Here is what I made sure was in my pump bag:
- Medela on the go pump
- Freezer bags – these store and travel easier than lots of bottles
- 2 bottles – I always preferred pumping in to bottles since I could never figure out the attachment for the bags from the pump
- Sharpie – to label the date
- Breast shield
- Steam bag – to easily clean the pump parts when you are pumping in your hotel room
- Manual pump – I will touch on that below
- Nursing cover – in case you need to pump on the plane or in a bathroom
- Battery pack – for pumping in the plane bathroom like I had to – gross
- Pumping bra
- Spare batteries
- Freezer packs – Our hotel actually didn’t have a fridge or freezer (WTF) so I had to get super creative and put my pumped milk in the sink and keep putting ice over it. The cleaning crew must have thought I went off my rocker. I did the same with my freezer pack. I didn’t know about the rule that it had to be frozen until I got to the airport, so if I did it again, I would ask the front desk to put my freezer pack in their freezer for me.
- Ziplock bags – sandwich size and gallon size
- Breast milk cooler set that comes with the pump – this is the small case that fits a cooler pack and four bottles
- Small lunch bag or cooler bag to store any excess milk
- Small liquid soap to clean your pump parts at night and your bottles – be sure it is less than 3oz
You will need to declare your milk at security and they are going to check your bag and make you take everything out. If you have pumped milk in there, they will test the milk with strips. There is not a restriction on the number of ounces of breast milk you can bring on the plane with you, so don’t worry about that! If you are traveling without a child, chances are they are going to give you a funny look and then you will annoyingly have to give them an explanation. The men (in my experience) typically tore my bag apart like an apartment drug raid, but the women were always much more discreet.
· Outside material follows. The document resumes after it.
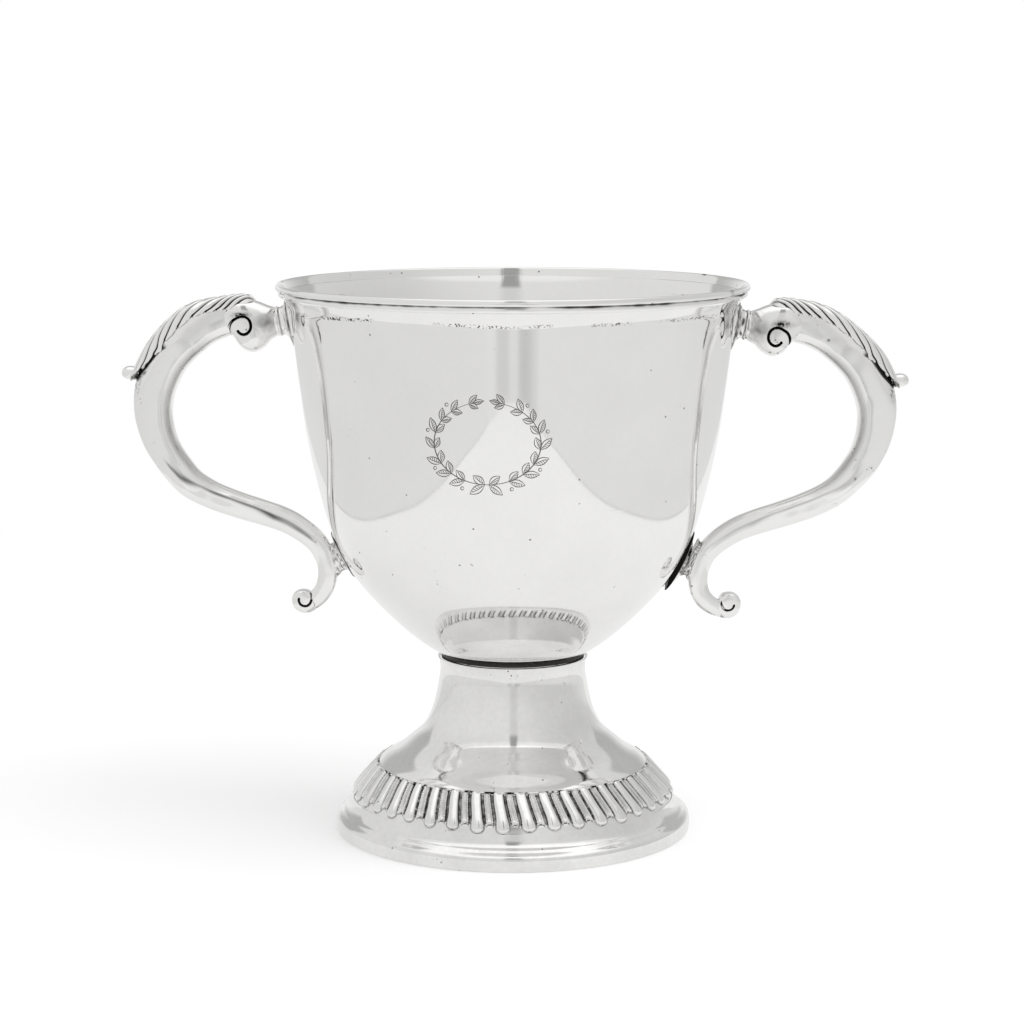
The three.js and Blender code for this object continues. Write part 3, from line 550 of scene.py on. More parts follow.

I pumped right before take off and then half way through our 5 hour flight, in the airplane bathroom. It was so hard to pump in the bathroom. A friend of mine who travels all the time said she would pump on the plane under her nursing cover. She got all set up under the cover and said you couldn’t even hear the pump since the plane was so loud. I might try that next time!
And as I stated above, your freezer packs must be 100% frozen, otherwise security will throw them out. Once I got through security, I would go to Starbucks (or any restaurant) and ask them for cups of ice to pour over my milk, just to be 100% safe. You could always try dry ice, but I didn’t look in to that for this trip.
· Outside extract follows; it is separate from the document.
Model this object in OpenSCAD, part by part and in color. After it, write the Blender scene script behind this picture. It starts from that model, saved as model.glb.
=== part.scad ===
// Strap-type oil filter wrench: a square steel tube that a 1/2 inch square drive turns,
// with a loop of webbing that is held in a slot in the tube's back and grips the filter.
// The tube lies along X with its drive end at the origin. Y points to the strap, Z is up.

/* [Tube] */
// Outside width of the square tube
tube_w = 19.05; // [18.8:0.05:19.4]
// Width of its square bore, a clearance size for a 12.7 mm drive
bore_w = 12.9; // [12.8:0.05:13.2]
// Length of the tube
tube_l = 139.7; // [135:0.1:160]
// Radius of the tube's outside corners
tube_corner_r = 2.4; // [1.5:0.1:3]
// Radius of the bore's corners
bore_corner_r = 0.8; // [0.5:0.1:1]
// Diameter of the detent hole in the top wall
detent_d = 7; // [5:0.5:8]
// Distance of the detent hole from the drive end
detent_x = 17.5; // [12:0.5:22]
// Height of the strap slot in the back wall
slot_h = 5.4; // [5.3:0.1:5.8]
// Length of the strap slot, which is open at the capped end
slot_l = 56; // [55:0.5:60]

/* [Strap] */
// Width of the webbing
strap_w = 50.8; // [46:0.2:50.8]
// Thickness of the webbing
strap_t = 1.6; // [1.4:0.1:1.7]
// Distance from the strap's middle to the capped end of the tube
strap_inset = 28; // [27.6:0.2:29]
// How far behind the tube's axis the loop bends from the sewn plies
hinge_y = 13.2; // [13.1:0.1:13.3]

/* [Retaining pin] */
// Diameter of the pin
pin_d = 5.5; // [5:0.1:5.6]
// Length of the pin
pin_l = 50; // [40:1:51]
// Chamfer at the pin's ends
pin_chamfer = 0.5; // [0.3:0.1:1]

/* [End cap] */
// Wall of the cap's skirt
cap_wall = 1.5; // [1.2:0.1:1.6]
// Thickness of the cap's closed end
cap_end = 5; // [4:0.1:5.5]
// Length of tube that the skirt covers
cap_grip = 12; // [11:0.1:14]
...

Try to pump at the same times you would typically breastfeed or pump at home. This was super hard since we were on a fun weekend get away and we were on different time zones, so it didn’t always happen, but I did try my best. I brought my manual pump for when we were out and about (and I didn’t want to carry the actually pump with me) and literally pumped in the bathroom at a rugby game, at a bar and at Giuliana and Bill Rancic’s restaurant, RPM Italian. I think it is safe to say that has never happened at their fancy Italian restaurant! (As a side note, that was some of the best Italian food I have ever eaten, and I’ve even been to Italy). I pumped and dumped at all of these locations because who really is going to carry around pumped breast milk in their purse all day long? I felt silly enough carrying my manual pump with me! And also, I could barely get anything out of the manual pump, couldn’t get a good latch and my hand was so sore after just a few minutes, so there wasn’t much milk to carry around anyways. Because I had to dump out my day time pumps, I made sure to have a really good morning and evening pump, and if our schedule allowed it, I would dash back to the hotel around lunch time to use the good pump. Depending on how much milk you anticipate pumping, bring a little cooler bag, lunch pail with built in freezer packs or a large ziploc bag to store the pumped milk. I stored my pumped milk in the freezer bags and then I put those in a lunch pail with built in freezer packs.
After you pump, you can store your pump parts in a large ziploc back and keep them inside the cooler bag with ice to avoid having to clean the parts during the transit part of your trip. I would clean them once a day in hot water in the hotel and then also use the steam bag and let them dry over night.
Store the pumped milk in the refrigerator in your hotel room, if you have one. If you do not, you can store the milk in a cooler bag and fill it to the brim with ice, ask the front desk to store it for you (I’d be a little cautious of this because you won’t know if the door is left open or if your milk is compromised) or store it in your sink and fill it will ice (I had to do this because I didn’t have a big enough carry bag). Storing it in the sink is definitely not ideal, but we made it work!
I’m not going to lie, traveling with a breast pump is so much work, but it is totally worth it. It definitely takes some extra planning & packing, and the logistics of it all can seem a little overwhelming at first, but if you plan accordingly, it will all work out and be easier than you thought it would be.